»»

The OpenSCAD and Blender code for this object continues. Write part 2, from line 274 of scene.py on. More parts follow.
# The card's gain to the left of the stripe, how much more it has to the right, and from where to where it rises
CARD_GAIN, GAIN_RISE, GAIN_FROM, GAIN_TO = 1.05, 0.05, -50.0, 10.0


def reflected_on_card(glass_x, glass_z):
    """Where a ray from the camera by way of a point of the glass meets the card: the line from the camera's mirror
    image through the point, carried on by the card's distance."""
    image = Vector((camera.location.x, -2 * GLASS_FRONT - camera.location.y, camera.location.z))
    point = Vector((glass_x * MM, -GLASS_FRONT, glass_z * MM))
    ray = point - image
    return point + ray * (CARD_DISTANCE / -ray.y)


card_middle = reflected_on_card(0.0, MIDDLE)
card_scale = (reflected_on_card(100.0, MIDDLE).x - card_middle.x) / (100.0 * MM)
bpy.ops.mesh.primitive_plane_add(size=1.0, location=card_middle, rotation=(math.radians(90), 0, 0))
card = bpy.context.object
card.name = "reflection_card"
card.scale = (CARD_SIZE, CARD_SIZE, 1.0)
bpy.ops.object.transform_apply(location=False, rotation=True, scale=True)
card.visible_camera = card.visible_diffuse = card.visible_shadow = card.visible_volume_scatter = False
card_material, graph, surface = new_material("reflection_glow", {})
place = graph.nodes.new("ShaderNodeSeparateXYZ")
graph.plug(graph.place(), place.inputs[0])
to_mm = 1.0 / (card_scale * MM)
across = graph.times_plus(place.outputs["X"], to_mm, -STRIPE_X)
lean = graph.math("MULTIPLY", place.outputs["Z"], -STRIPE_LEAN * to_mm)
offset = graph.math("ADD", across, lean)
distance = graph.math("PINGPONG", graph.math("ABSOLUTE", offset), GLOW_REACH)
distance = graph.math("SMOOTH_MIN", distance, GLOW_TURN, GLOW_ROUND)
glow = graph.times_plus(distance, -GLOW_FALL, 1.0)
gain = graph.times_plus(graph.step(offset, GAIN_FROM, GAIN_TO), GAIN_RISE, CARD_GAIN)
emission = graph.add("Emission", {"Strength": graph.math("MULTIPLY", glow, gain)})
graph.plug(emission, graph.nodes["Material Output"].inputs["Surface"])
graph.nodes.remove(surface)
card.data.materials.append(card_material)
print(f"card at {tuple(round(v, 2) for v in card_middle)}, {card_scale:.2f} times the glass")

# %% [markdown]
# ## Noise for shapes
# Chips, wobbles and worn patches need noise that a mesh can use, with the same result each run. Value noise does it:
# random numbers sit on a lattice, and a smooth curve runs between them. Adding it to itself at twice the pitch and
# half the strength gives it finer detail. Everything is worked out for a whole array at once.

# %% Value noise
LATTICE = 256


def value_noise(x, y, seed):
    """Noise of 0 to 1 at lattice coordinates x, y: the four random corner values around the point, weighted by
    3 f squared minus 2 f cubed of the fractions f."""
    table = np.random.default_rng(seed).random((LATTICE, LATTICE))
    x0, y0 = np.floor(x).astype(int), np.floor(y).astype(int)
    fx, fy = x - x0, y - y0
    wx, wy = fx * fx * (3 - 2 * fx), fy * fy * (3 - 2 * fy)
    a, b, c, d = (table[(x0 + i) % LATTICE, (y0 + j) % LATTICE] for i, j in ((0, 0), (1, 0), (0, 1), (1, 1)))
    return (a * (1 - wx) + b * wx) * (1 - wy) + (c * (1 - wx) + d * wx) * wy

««
»»

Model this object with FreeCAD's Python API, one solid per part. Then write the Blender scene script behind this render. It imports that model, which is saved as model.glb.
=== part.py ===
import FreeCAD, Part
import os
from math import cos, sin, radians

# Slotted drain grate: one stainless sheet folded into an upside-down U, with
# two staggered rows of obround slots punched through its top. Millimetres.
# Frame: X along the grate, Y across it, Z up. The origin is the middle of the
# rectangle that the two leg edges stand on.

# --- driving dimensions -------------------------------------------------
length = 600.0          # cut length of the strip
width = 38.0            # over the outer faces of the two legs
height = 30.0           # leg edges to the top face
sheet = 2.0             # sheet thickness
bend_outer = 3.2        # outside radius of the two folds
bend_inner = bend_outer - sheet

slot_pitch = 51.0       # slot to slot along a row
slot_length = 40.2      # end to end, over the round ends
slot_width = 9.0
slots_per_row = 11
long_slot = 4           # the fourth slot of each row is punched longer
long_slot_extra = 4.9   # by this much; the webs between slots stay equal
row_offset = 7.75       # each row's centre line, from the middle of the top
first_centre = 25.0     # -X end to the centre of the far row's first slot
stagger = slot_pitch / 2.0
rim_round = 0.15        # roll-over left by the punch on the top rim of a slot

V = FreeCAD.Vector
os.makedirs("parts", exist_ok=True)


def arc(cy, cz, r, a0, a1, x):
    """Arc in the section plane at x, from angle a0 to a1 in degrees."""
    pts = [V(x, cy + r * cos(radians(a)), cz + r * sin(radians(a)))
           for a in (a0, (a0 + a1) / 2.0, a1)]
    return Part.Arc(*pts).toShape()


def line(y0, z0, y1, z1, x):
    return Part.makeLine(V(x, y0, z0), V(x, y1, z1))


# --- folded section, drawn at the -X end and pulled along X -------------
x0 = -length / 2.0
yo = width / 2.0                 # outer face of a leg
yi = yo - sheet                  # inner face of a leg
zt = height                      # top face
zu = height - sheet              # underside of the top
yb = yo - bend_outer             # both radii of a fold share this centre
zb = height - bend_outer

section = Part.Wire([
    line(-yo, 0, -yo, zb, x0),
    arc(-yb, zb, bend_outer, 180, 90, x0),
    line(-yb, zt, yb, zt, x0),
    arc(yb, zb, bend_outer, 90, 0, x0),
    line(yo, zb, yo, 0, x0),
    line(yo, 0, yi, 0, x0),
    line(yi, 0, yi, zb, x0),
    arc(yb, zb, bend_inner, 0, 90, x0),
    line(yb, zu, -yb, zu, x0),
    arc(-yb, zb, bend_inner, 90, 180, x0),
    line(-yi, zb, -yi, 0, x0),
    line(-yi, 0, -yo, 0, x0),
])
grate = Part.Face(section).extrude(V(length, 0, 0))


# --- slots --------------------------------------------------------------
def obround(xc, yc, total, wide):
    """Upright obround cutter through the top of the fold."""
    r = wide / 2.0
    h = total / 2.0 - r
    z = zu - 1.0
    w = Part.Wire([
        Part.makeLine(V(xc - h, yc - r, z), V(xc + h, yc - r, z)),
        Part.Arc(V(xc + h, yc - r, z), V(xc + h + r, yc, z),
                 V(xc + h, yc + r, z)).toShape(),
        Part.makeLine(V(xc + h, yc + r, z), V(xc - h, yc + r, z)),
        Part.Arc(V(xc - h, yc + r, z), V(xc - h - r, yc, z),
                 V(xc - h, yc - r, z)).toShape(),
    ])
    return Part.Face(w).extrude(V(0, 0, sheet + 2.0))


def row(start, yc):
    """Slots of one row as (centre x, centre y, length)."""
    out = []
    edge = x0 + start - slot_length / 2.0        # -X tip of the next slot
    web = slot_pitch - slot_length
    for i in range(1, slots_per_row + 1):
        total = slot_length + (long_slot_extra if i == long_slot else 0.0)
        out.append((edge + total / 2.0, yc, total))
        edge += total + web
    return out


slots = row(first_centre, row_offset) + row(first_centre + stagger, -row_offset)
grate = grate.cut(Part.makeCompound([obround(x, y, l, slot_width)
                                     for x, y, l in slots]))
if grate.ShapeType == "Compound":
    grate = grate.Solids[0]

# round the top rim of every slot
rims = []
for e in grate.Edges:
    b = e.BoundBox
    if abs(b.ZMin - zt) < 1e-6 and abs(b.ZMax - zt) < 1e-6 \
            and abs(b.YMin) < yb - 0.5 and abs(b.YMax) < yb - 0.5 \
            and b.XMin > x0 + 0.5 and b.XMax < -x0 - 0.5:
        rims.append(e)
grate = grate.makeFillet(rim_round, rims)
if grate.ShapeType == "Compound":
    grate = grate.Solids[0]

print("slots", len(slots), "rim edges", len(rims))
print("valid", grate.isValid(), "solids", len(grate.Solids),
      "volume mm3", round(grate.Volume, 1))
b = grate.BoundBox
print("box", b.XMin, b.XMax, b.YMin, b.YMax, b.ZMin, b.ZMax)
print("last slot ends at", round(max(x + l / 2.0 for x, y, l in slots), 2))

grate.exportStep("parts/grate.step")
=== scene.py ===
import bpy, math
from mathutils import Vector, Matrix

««
»»

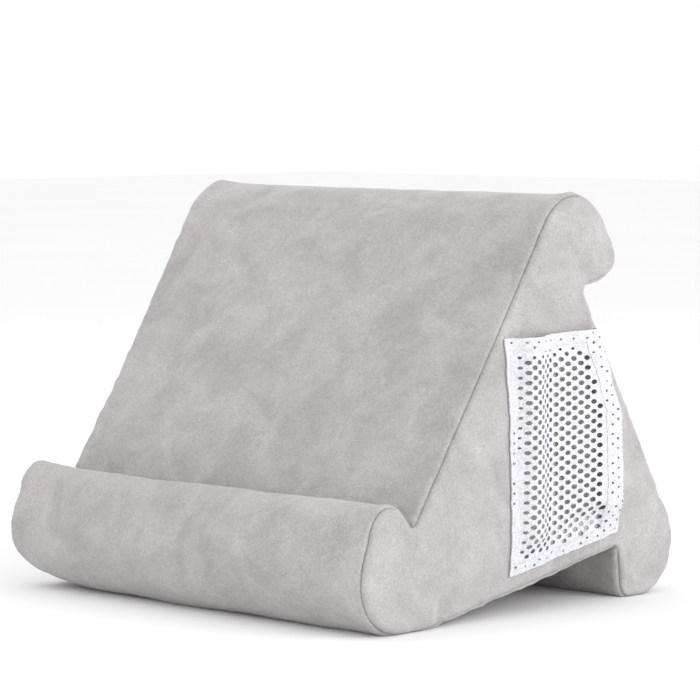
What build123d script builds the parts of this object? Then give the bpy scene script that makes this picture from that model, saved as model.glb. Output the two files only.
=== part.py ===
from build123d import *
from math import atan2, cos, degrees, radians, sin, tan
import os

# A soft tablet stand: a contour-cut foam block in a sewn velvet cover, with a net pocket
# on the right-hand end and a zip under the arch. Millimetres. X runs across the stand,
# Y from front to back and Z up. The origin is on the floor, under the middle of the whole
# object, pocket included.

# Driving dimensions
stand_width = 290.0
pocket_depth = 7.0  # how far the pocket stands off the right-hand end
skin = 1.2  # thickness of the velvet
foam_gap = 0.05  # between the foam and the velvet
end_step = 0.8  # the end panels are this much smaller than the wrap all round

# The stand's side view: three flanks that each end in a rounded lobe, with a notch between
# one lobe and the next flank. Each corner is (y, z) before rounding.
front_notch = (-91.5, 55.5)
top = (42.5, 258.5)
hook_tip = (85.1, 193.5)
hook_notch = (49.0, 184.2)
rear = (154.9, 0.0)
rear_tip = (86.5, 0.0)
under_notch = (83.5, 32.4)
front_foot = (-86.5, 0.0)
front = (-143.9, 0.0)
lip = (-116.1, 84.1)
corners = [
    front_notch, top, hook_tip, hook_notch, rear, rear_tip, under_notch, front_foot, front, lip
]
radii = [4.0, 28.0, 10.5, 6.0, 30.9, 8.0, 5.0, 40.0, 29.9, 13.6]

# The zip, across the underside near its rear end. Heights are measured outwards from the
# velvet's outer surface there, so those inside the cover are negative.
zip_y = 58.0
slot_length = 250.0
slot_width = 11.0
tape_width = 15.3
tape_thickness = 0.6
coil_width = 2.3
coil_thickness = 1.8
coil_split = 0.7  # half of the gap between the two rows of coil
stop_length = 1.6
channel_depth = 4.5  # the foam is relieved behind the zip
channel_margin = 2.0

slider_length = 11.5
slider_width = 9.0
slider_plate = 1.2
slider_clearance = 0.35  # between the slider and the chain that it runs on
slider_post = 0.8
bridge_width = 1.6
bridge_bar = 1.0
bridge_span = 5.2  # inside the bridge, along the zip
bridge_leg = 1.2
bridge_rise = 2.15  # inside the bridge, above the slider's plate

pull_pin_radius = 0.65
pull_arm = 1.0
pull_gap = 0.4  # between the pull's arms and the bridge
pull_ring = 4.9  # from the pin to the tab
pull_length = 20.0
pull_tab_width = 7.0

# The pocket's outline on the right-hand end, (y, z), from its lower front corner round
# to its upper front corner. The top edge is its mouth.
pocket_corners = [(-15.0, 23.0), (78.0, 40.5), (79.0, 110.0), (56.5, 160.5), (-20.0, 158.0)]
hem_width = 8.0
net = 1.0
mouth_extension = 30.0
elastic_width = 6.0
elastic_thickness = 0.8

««

◆ **Work instructions**
Count every line above that holds the word "object", and state the number and nothing more.

◆ **Complete output**
6